TOWN BANK — A project to bring saltwater flow into Cox Hall Creek is set to begin in the spring.
While there have been various proposals throughout the past decade to use inflow of water from Delaware Bay to kill phragmities reeds in Cox Hall Creek, this project has been scaled back from earlier plans.
The county applied for a $4 million federal grant when stimulus money first became available and was turned down, according to Brian O’Connor, a Geographic Information Systems Specialist with the county Planning Department.
“We had to scale back to what was reasonable,” he said.
O’Connor said a 48-inch diameter pipe will come from about 80-feet out into the bay into a two-way tide gate that will be buried in the dune that will connect to pipe going into Cox Hall Creek adjacent to the old pump house. The new pipe will bypass the old sewage pump house.
Funding was not available to place a larger culvert under Clubhouse Drive as originally proposed, said O’Connor. He said the county would seek funding for that phase of the project in the future.
O’Connor said the tide gate will allow control of the height of the water in the basin, west of Clubhouse Drive, to within an inch. The saltwater inflow from the bay was projected to cover about 87 acres of the creek, he said.
The small pipe under Clubhouse Drive will restrict some of the saltwater flow, said O’Connor.
Lower Township Manager Kathy McPherson said Ducks Unlimited is proving funding for materials to create a better habitat for wildlife and kill phragmities by opening up the channels to the natural flow of saltwater from the bay. She said it is also hoped it would address some flooding problems in North Cape May and Town Bank.
A total of 16 inlets from storm sewers flow into Cox Hall Creek.
McPherson said the project is a partnership between the county, U.S. Fish and Wildlife and Ducks Unlimited.
She said the township and the state Department of Environmental Protection would be able to close the tide gate as needed especially when a heavy rain event was forecast.
A concern for property owners adjacent to Cox Hall Creek raised at public meetings was the possibility of their drinking water wells becoming salty when water from the bay is let into the creek.
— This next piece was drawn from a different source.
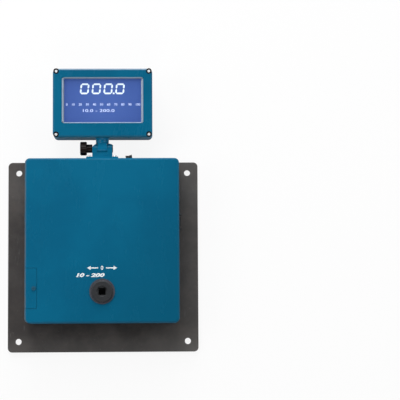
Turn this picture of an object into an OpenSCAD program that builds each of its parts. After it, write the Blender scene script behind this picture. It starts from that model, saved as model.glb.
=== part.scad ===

Lower Township Municipal Utilities Authority will be bringing municipal water to the Town Bank area over the next five years.
In the fall of 1999, a fire broke out in the Cox Hall Creek area which could have endangered homes. The fire, which was fed by dried out phragmities, was contained by a large contingent of fire fighters.
Another benefit of the introduction of saltwater into the now freshwater marsh would be fewer mosquitoes, Cox Hall Creek Focus Group Chairman Lee Spruell told the Herald in 2008.
Once upon a time, Cox Hall Creek was a salt marsh where salt hay was grown, he said. The MUA turned a portion of Cox Hall Creek to freshwater in order to send treated sewage through the creek for dumping in Delaware Bay many years ago.